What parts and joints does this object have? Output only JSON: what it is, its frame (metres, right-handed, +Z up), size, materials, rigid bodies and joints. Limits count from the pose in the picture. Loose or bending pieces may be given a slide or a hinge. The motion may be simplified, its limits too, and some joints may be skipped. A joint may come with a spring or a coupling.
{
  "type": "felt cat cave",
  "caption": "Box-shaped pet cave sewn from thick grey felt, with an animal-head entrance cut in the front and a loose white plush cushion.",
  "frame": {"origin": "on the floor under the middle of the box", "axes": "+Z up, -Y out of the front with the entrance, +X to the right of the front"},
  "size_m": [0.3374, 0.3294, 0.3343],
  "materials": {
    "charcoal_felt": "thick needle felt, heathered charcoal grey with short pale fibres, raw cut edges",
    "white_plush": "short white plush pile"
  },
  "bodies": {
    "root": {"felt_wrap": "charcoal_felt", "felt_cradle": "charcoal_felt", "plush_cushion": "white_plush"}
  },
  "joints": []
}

........

Your task — Each line in the material above must be retyped without alteration.

Result of this exercise —
What parts and joints does this object have? Output only JSON: what it is, its frame (metres, right-handed, +Z up), size, materials, rigid bodies and joints. Limits count from the pose in the picture. Loose or bending pieces may be given a slide or a hinge. The motion may be simplified, its limits too, and some joints may be skipped. A joint may come with a spring or a coupling.
{
  "type": "felt cat cave",
  "caption": "Box-shaped pet cave sewn from thick grey felt, with an animal-head entrance cut in the front and a loose white plush cushion.",
  "frame": {"origin": "on the floor under the middle of the box", "axes": "+Z up, -Y out of the front with the entrance, +X to the right of the front"},
  "size_m": [0.3374, 0.3294, 0.3343],
  "materials": {
    "charcoal_felt": "thick needle felt, heathered charcoal grey with short pale fibres, raw cut edges",
    "white_plush": "short white plush pile"
  },
  "bodies": {
    "root": {"felt_wrap": "charcoal_felt", "felt_cradle": "charcoal_felt", "plush_cushion": "white_plush"}
  },
  "joints": []
}